### Information provided
==============================
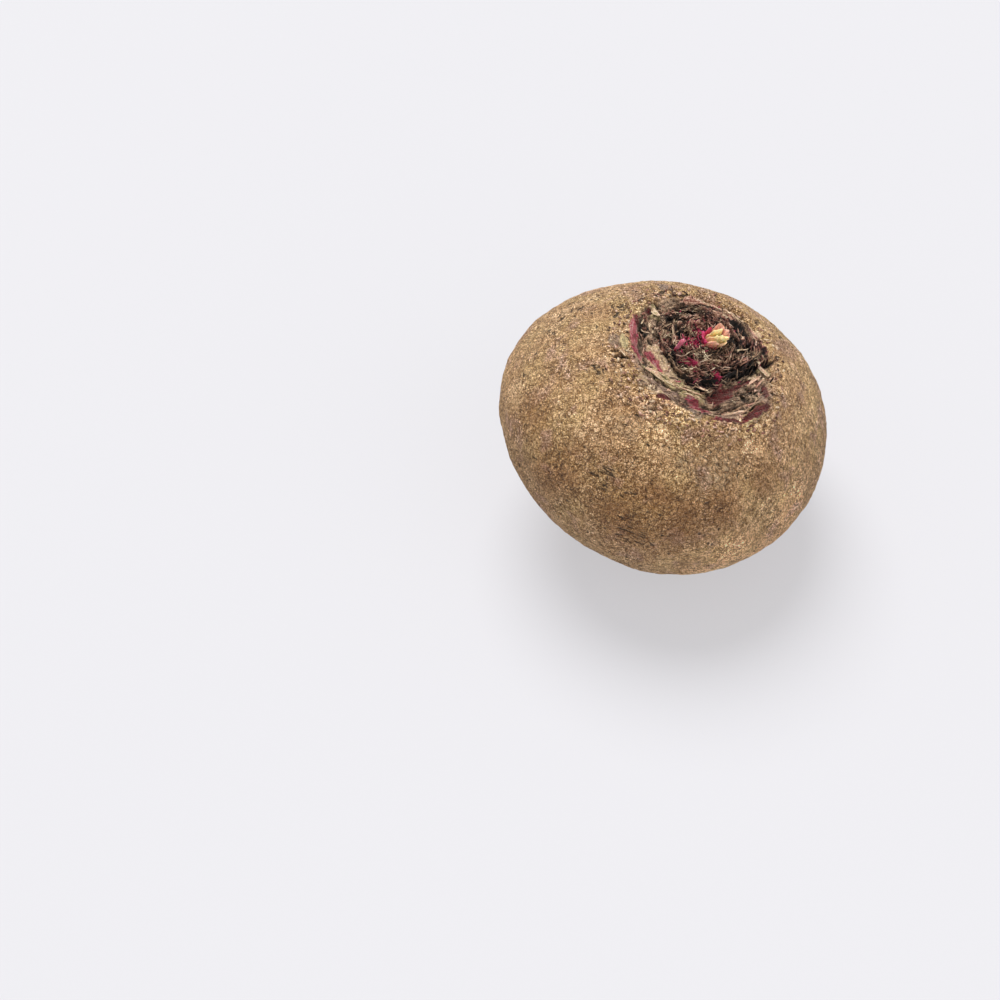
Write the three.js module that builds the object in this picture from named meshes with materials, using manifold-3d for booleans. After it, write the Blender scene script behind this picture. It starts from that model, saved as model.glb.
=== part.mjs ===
// A topped beetroot lying on its base: a squat, corky root, the pad of withered leaf-stalk stubs in the
// hollow of its crown, the young bud in the middle of the pad and one small side shoot.
// Lengths are in millimetres and +Z is up. Every piece is modelled in the root's own frame, whose +Z runs
// up the root's axis from the level where the root is widest. The exported group then leans that frame
// over, so that the root lies on a small flat spot on its belly and on the edge of its trimmed tail.
// The group's origin is on the surface it lies on, under the middle of its bounding box.

import * as THREE from "three";
import { mergeVertices } from "three/addons/utils/BufferGeometryUtils.js";
import Module from "manifold-3d";

const wasm = await Module();
wasm.setup();

// ---------------------------------------------------------------- driving dimensions

const GIRTH_RADIUS = 45; // mean radius at the widest level
const CROWN_RISE = 32.3; // from the widest level up to the crown
const BASE_DROP = 35.2; // from the widest level down to the base
const SHOULDER_SLOPE = 0.025; // how much slimmer than an ellipsoid the shoulder is
const LEAN_DEG = 17; // the root's axis leans this far from upright, towards +X
const FLAT_DEPTH = 0.35; // how deep the resting spot is pressed into the belly

// Slow swells round the root, as shares of its radius: how many to a turn, how high, and where they peak.
const SWELLS = [
  { waves: 1, height: 0.009, peakDeg: 99 },
  { waves: 2, height: 0.026, peakDeg: 28.5 },
  { waves: 3, height: 0.022, peakDeg: 46 },
];
// This one peaks at one bearing near the crown and a quarter turn further on near the base.
const TWIST_SWELL = { waves: 2, height: 0.0145, peakDeg: -14.4 };

const RIM_RADIUS = 21.2; // mean radius of the crown's hollow
const HOLLOW_DEPTH = 2.4; // how far the hollow lies below the shoulder's own line
const RIM_STEP = 3.2; // width of the step down into it
const COLLAR = { height: 0.75, width: 2.4, outside: 1.8 }; // corky swelling outside the rim

// Scars of the outermost leaves, lens-shaped swellings on the hollow's floor.
const LEAF_SCARS = [
  { azimuth: -134.8, radius: 20.1, length: 6.8, width: 2.6, height: 0.9 },
  { azimuth: -104, radius: 18.7, length: 8.4, width: 2.4, height: 1.0 },
  { azimuth: -57, radius: 19.3, length: 15, width: 7.6, height: 1.5 },
  { azimuth: 60, radius: 19.4, length: 9.0, width: 2.4, height: 0.8 },
  { azimuth: 118, radius: 17.4, length: 8.5, width: 2.4, height: 0.9 },
  { azimuth: -170, radius: 15.2, length: 20, width: 3.2, height: 1.2 },
];

const TAIL = { length: 3.0, radius: 4.3, flare: 1.5 }; // the trimmed taproot under the base

// The pad of withered leaf-stalk bases. It is oval, but for one side cut straight by a fresh tear.
const PAD = { x: 2.3, y: -0.4, radiusX: 15.4, radiusY: 16.8, thickness: 3.0, edge: 1.1, sunk: 2 };
const TEAR = { bearingDeg: -45.8, distance: 12 };

const STUBS = {
  count: 45,
  turnDeg: 137.508, // the angle between one leaf and the next
  innerRadius: 5.4,
  room: 6.4, // each leaf's room on the pad, as a square's area over pi
  innerWidth: 5.0,
  outerWidth: 9.4,
  thickness: 1.7,
  innerHeight: 2.3,
  outerHeight: 1.6,
  sunk: 2.4,
  seed: 11,
};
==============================
### Task description
Give again, word for word, the lines of the listing, starting at its first line and ending with the line containing "its bounding box.".

### Exercise output
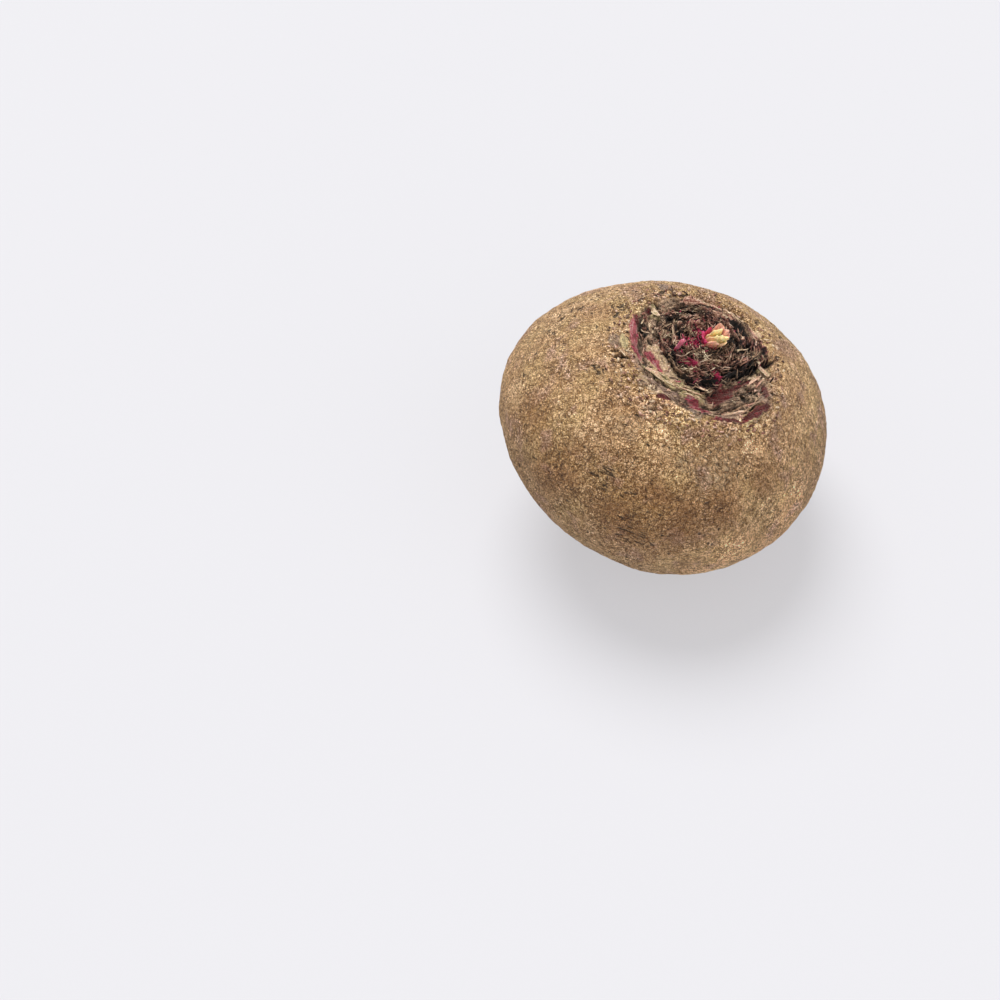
Write the three.js module that builds the object in this picture from named meshes with materials, using manifold-3d for booleans. After it, write the Blender scene script behind this picture. It starts from that model, saved as model.glb.
=== part.mjs ===
// A topped beetroot lying on its base: a squat, corky root, the pad of withered leaf-stalk stubs in the
// hollow of its crown, the young bud in the middle of the pad and one small side shoot.
// Lengths are in millimetres and +Z is up. Every piece is modelled in the root's own frame, whose +Z runs
// up the root's axis from the level where the root is widest. The exported group then leans that frame
// over, so that the root lies on a small flat spot on its belly and on the edge of its trimmed tail.
// The group's origin is on the surface it lies on, under the middle of its bounding box.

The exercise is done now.